§ **Provided data**
====

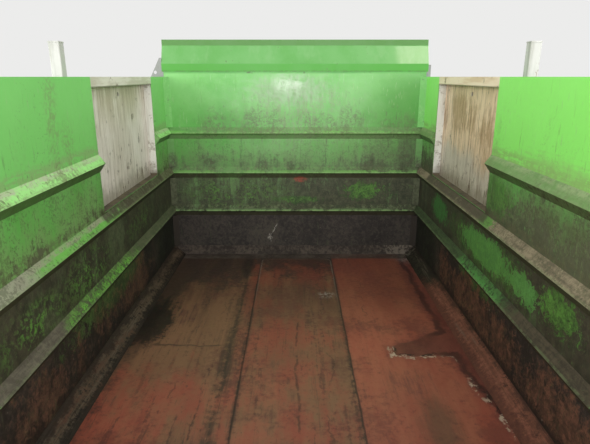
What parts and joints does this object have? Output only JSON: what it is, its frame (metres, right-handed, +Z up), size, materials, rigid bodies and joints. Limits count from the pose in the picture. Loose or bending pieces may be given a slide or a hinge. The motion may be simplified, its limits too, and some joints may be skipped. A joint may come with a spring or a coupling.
{
  "type": "tipping refuse body",
  "caption": "Open-top tipping tub for a small refuse truck: ridged walls, headboard, side hatches, loading chute, and a subframe it tips on.",
  "frame": {"origin": "on the ground plane, under the middle of the part's box, between the subframe rails", "axes": "+Z up; +Y forwards, towards the cab, along the part's length; +X to its right hand side"},
  "size_m": [1.771, 2.793, 1.6013],
  "materials": {
    "tub_paint": "weathered green paint",
    "headboard_paint": "glossy green paint",
    "outer_paint": "green paint",
    "floor_oxide": "worn red oxide primer",
    "hatch_white": "grimy white paint",
    "subframe_paint": "dark grey paint",
    "bright_steel": "ground steel",
    "pad_rubber": "matt"
  },
  "bodies": {
    "subframe": {"chassis_feet": "subframe_paint", "cross_members": "subframe_paint", "hinge_brackets": "subframe_paint", "hinge_pins": "bright_steel", "ram_base_bracket": "subframe_paint", "rest_pads": "pad_rubber", "subframe_rails": "subframe_paint"},
    "tub": {"cheek_rails": "outer_paint", "chute_gussets": "outer_paint", "chute_plate": "floor_oxide", "corner_strips": "tub_paint", "cross_bearers": "outer_paint", "floor_cover": "floor_oxide", "floor_plate_left": "floor_oxide", "floor_plate_right": "floor_oxide", "floor_strip": "floor_oxide", "front_top_rail": "outer_paint", "front_uprights": "outer_paint", "front_wall": "tub_paint", "hatch_bar_left": "hatch_white", "hatch_bar_right": "hatch_white", "hatch_frame_left": "hatch_white", "hatch_frame_right": "hatch_white", "hatch_hinges": "bright_steel", "headboard": "headboard_paint", "headboard_brackets": "hatch_white", "headboard_ribs": "outer_paint", "kick_front": "floor_oxide", "kick_sides": "floor_oxide", "lip_beam": "outer_paint", "lower_rails": "outer_paint", "ram_top_bracket": "outer_paint", "rear_cheek_left": "tub_paint", "rear_cheek_right": "tub_paint", "rear_uprights": "outer_paint", "rim_rail_left": "outer_paint", "rim_rail_right": "outer_paint", "runners": "outer_paint", "side_posts": "hatch_white", "side_wall_left": "tub_paint", "side_wall_right": "tub_paint"},
    "hatch_left": {"hatch_leaf_left": "hatch_white"},
    "hatch_right": {"hatch_leaf_right": "hatch_white"},
    "ram_barrel": {"ram_barrel": "subframe_paint"},
    "ram_rod": {"ram_rod": "bright_steel"}
  },
  "joints": [
    {"name": "tip", "type": "hinge", "parent": "subframe", "child": "tub", "pos_m": [0, -1.2565, 0.1503], "axis": [1, 0, 0], "range_deg": [0, 90]},
    {"name": "hatch_left_hinge", "type": "hinge", "parent": "tub", "child": "hatch_left", "pos_m": [-0.8745, 0.5985, 0.7943], "axis": [0, -1, 0], "range_deg": [0, 175]},
    {"name": "hatch_right_hinge", "type": "hinge", "parent": "tub", "child": "hatch_right", "pos_m": [0.8745, 0.5985, 0.7943], "axis": [0, 1, 0], "range_deg": [0, 175]},
    {"name": "ram_swing", "type": "hinge", "parent": "subframe", "child": "ram_barrel", "pos_m": [0, -1.1065, 0.0753], "axis": [1, 0, 0], "range_deg": [0, 92.98]},
    {"name": "ram_stroke", "type": "slide", "parent": "ram_barrel", "child": "ram_rod", "axis": [0, 0.9956, 0.0933], "range_m": [0, 0.23246]}
  ],
  "couplings": [
    {"joint": "ram_swing", "follows": "tip", "ratio": 1.033},
    {"joint": "ram_stroke", "follows": "tip", "m_per_rad": 0.14796}
  ]
}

====

§ **Set exercise**
Copy every line verbatim.

§ **Result**
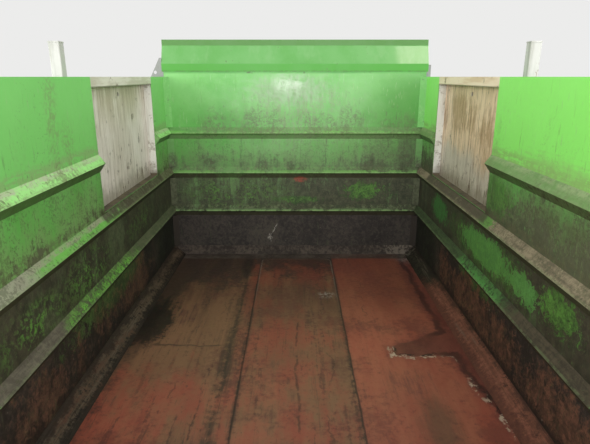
What parts and joints does this object have? Output only JSON: what it is, its frame (metres, right-handed, +Z up), size, materials, rigid bodies and joints. Limits count from the pose in the picture. Loose or bending pieces may be given a slide or a hinge. The motion may be simplified, its limits too, and some joints may be skipped. A joint may come with a spring or a coupling.
{
  "type": "tipping refuse body",
  "caption": "Open-top tipping tub for a small refuse truck: ridged walls, headboard, side hatches, loading chute, and a subframe it tips on.",
  "frame": {"origin": "on the ground plane, under the middle of the part's box, between the subframe rails", "axes": "+Z up; +Y forwards, towards the cab, along the part's length; +X to its right hand side"},
  "size_m": [1.771, 2.793, 1.6013],
  "materials": {
    "tub_paint": "weathered green paint",
    "headboard_paint": "glossy green paint",
    "outer_paint": "green paint",
    "floor_oxide": "worn red oxide primer",
    "hatch_white": "grimy white paint",
    "subframe_paint": "dark grey paint",
    "bright_steel": "ground steel",
    "pad_rubber": "matt"
  },
  "bodies": {
    "subframe": {"chassis_feet": "subframe_paint", "cross_members": "subframe_paint", "hinge_brackets": "subframe_paint", "hinge_pins": "bright_steel", "ram_base_bracket": "subframe_paint", "rest_pads": "pad_rubber", "subframe_rails": "subframe_paint"},
    "tub": {"cheek_rails": "outer_paint", "chute_gussets": "outer_paint", "chute_plate": "floor_oxide", "corner_strips": "tub_paint", "cross_bearers": "outer_paint", "floor_cover": "floor_oxide", "floor_plate_left": "floor_oxide", "floor_plate_right": "floor_oxide", "floor_strip": "floor_oxide", "front_top_rail": "outer_paint", "front_uprights": "outer_paint", "front_wall": "tub_paint", "hatch_bar_left": "hatch_white", "hatch_bar_right": "hatch_white", "hatch_frame_left": "hatch_white", "hatch_frame_right": "hatch_white", "hatch_hinges": "bright_steel", "headboard": "headboard_paint", "headboard_brackets": "hatch_white", "headboard_ribs": "outer_paint", "kick_front": "floor_oxide", "kick_sides": "floor_oxide", "lip_beam": "outer_paint", "lower_rails": "outer_paint", "ram_top_bracket": "outer_paint", "rear_cheek_left": "tub_paint", "rear_cheek_right": "tub_paint", "rear_uprights": "outer_paint", "rim_rail_left": "outer_paint", "rim_rail_right": "outer_paint", "runners": "outer_paint", "side_posts": "hatch_white", "side_wall_left": "tub_paint", "side_wall_right": "tub_paint"},
    "hatch_left": {"hatch_leaf_left": "hatch_white"},
    "hatch_right": {"hatch_leaf_right": "hatch_white"},
    "ram_barrel": {"ram_barrel": "subframe_paint"},
    "ram_rod": {"ram_rod": "bright_steel"}
  },
  "joints": [
    {"name": "tip", "type": "hinge", "parent": "subframe", "child": "tub", "pos_m": [0, -1.2565, 0.1503], "axis": [1, 0, 0], "range_deg": [0, 90]},
    {"name": "hatch_left_hinge", "type": "hinge", "parent": "tub", "child": "hatch_left", "pos_m": [-0.8745, 0.5985, 0.7943], "axis": [0, -1, 0], "range_deg": [0, 175]},
    {"name": "hatch_right_hinge", "type": "hinge", "parent": "tub", "child": "hatch_right", "pos_m": [0.8745, 0.5985, 0.7943], "axis": [0, 1, 0], "range_deg": [0, 175]},
    {"name": "ram_swing", "type": "hinge", "parent": "subframe", "child": "ram_barrel", "pos_m": [0, -1.1065, 0.0753], "axis": [1, 0, 0], "range_deg": [0, 92.98]},
    {"name": "ram_stroke", "type": "slide", "parent": "ram_barrel", "child": "ram_rod", "axis": [0, 0.9956, 0.0933], "range_m": [0, 0.23246]}
  ],
  "couplings": [
    {"joint": "ram_swing", "follows": "tip", "ratio": 1.033},
    {"joint": "ram_stroke", "follows": "tip", "m_per_rad": 0.14796}
  ]
}